Only the lines between the line with "bpy.context.scene.collection.objects.link(empty)" and the line with "# The first", together with those two lines themselves, are to be copied exactly.
---
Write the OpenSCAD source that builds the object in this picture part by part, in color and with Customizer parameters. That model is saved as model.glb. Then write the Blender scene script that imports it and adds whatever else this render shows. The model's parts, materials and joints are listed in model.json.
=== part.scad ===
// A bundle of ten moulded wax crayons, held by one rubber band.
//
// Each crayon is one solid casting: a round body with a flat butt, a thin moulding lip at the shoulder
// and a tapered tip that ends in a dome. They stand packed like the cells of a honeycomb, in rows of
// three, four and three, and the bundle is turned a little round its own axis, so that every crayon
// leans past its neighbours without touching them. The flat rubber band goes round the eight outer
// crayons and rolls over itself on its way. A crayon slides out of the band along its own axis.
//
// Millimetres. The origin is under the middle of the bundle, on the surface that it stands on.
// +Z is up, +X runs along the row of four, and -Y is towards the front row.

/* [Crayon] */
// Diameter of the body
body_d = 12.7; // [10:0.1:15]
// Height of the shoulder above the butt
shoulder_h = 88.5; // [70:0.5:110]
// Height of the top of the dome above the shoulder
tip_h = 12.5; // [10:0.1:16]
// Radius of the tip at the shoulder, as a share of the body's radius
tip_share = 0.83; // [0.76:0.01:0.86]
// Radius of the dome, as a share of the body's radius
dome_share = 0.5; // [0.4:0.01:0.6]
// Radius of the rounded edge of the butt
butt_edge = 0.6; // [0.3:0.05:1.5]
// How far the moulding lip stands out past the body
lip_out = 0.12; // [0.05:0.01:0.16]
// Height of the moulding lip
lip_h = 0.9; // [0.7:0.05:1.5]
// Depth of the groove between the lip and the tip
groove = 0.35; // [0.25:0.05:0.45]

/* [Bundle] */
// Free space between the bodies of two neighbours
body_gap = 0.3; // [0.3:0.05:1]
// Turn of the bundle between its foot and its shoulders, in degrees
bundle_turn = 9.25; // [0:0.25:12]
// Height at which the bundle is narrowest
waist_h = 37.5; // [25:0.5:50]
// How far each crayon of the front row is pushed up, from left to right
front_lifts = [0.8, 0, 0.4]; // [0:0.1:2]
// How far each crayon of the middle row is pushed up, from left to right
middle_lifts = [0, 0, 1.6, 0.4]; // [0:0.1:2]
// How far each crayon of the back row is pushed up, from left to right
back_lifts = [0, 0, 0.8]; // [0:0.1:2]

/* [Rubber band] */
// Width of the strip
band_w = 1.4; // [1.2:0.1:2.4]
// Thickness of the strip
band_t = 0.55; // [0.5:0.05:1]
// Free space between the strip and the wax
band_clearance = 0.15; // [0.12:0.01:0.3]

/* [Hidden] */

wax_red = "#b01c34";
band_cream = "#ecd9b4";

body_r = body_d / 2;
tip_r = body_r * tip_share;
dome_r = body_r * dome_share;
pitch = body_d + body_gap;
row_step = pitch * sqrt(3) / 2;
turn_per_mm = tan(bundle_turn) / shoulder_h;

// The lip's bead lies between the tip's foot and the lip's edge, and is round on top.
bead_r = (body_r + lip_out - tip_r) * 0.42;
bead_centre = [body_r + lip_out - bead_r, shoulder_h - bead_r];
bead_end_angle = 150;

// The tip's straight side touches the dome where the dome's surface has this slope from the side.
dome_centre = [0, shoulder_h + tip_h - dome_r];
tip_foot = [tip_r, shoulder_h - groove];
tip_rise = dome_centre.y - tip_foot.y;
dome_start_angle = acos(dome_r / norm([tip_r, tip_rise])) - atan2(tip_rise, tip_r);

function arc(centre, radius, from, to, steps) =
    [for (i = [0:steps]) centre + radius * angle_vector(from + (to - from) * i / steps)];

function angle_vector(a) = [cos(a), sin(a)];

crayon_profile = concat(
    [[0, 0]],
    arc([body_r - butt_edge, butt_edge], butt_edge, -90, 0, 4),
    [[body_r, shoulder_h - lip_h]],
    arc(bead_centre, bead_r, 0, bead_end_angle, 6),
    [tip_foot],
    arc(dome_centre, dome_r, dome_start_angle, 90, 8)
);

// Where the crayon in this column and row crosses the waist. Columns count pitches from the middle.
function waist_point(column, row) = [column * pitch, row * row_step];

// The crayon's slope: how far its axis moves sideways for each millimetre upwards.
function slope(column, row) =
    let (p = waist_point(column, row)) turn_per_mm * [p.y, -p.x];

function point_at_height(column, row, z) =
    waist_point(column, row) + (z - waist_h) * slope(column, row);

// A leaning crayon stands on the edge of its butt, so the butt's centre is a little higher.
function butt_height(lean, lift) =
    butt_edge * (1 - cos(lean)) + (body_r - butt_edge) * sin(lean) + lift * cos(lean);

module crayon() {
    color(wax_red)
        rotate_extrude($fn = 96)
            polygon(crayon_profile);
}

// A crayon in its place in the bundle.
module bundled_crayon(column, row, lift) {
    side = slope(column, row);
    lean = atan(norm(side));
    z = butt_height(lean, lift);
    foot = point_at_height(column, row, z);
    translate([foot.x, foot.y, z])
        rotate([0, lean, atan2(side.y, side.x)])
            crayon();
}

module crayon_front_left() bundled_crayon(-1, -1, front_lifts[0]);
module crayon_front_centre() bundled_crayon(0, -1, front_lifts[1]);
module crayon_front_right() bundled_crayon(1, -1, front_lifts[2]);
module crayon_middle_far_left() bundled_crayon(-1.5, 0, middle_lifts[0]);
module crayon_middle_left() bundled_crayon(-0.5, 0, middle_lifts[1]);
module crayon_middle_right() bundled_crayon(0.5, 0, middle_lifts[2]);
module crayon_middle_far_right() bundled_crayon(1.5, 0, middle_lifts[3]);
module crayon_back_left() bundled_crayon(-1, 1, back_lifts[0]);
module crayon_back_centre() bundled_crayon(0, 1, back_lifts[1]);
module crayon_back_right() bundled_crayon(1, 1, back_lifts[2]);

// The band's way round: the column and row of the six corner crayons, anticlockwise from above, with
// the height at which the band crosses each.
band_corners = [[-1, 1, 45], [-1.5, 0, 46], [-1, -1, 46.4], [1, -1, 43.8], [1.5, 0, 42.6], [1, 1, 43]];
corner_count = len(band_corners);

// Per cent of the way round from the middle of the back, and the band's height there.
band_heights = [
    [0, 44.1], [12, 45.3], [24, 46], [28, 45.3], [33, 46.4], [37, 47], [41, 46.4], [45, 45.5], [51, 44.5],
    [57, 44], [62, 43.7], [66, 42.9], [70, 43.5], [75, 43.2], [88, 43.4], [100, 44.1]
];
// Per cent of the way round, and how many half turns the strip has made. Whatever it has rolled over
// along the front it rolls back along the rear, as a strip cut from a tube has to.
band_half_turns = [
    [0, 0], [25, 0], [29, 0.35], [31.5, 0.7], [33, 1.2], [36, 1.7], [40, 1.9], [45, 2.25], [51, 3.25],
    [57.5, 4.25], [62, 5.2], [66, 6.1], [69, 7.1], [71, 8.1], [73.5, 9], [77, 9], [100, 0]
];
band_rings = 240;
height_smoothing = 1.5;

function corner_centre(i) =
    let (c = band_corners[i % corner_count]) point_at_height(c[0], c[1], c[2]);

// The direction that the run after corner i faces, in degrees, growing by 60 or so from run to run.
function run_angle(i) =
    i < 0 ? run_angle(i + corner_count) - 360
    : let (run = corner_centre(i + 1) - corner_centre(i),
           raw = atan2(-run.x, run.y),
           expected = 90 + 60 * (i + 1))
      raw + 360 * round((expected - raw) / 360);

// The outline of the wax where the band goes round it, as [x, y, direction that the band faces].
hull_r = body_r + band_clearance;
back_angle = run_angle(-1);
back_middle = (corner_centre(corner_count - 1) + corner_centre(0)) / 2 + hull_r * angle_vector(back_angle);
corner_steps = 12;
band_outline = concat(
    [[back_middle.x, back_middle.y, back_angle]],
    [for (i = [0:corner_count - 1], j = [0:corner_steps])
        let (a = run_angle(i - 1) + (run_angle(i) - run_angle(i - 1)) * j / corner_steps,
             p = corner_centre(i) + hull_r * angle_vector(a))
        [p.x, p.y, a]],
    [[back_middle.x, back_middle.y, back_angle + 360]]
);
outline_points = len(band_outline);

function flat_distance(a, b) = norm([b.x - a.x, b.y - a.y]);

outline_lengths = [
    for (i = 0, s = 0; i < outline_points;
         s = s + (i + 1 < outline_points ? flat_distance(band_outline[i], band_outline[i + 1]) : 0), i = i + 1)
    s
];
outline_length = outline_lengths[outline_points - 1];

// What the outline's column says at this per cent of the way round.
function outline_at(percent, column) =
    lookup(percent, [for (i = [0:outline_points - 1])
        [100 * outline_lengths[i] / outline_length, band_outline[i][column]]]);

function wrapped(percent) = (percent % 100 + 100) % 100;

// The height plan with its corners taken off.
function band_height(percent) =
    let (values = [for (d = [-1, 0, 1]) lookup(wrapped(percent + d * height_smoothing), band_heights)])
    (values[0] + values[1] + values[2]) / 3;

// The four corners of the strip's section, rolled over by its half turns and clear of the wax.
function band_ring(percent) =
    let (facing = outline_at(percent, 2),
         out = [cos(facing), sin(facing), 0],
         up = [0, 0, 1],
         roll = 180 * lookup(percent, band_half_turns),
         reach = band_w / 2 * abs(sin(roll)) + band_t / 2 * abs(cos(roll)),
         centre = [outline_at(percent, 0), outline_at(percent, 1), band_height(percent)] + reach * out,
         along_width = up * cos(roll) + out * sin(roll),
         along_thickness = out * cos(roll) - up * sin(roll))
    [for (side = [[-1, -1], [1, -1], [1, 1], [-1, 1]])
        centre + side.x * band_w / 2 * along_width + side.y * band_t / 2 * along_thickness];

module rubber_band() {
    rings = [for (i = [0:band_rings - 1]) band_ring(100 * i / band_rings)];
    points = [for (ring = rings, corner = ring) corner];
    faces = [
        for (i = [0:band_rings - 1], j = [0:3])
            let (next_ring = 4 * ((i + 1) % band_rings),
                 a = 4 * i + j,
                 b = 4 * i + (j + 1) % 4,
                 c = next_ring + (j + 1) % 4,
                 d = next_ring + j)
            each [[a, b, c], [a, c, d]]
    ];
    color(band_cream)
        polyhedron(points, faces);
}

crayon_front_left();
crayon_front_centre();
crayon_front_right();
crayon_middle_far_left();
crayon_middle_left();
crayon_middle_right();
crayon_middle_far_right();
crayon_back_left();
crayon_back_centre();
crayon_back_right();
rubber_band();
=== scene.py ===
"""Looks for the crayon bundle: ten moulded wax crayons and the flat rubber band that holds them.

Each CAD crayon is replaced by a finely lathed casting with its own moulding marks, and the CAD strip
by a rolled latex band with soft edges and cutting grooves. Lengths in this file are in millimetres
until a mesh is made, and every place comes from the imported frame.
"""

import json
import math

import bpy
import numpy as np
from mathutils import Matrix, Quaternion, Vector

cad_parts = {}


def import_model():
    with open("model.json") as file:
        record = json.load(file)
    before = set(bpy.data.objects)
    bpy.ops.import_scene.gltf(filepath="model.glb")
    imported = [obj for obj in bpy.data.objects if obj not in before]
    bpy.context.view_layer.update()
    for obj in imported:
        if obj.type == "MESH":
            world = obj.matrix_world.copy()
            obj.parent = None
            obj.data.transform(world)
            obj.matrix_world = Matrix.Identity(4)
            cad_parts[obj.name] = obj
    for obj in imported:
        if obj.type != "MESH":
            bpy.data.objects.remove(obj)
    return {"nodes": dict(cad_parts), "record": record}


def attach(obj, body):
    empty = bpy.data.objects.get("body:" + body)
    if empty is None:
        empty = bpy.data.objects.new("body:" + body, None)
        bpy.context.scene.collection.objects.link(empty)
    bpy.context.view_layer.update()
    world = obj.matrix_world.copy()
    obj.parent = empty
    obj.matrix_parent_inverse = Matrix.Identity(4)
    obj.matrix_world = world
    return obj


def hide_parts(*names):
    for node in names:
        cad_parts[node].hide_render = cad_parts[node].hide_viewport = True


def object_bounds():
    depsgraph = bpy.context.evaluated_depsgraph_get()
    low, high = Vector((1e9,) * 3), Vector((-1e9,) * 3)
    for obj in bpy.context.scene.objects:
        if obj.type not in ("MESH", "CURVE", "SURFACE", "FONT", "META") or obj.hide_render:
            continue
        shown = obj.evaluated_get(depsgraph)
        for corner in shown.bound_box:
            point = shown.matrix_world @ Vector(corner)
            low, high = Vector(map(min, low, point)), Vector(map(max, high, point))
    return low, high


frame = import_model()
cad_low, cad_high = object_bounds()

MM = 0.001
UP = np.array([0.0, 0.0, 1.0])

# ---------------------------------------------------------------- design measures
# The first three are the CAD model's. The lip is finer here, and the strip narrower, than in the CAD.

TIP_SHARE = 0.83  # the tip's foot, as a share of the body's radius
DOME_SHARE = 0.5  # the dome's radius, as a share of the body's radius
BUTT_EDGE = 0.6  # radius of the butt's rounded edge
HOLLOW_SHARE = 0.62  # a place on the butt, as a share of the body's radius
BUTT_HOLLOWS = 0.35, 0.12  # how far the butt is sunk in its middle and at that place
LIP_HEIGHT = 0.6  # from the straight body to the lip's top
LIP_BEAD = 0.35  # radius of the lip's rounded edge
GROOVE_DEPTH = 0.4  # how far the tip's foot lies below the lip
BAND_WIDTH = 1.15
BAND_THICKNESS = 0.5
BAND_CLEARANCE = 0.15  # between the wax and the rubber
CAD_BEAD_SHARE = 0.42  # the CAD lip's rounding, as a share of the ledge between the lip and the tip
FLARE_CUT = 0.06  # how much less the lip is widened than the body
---
• Expected output:
        bpy.context.scene.collection.objects.link(empty)
    bpy.context.view_layer.update()
    world = obj.matrix_world.copy()
    obj.parent = empty
    obj.matrix_parent_inverse = Matrix.Identity(4)
    obj.matrix_world = world
    return obj


def hide_parts(*names):
    for node in names:
        cad_parts[node].hide_render = cad_parts[node].hide_viewport = True


def object_bounds():
    depsgraph = bpy.context.evaluated_depsgraph_get()
    low, high = Vector((1e9,) * 3), Vector((-1e9,) * 3)
    for obj in bpy.context.scene.objects:
        if obj.type not in ("MESH", "CURVE", "SURFACE", "FONT", "META") or obj.hide_render:
            continue
        shown = obj.evaluated_get(depsgraph)
        for corner in shown.bound_box:
            point = shown.matrix_world @ Vector(corner)
            low, high = Vector(map(min, low, point)), Vector(map(max, high, point))
    return low, high


frame = import_model()
cad_low, cad_high = object_bounds()

MM = 0.001
UP = np.array([0.0, 0.0, 1.0])

# ---------------------------------------------------------------- design measures
# The first three are the CAD model's. The lip is finer here, and the strip narrower, than in the CAD.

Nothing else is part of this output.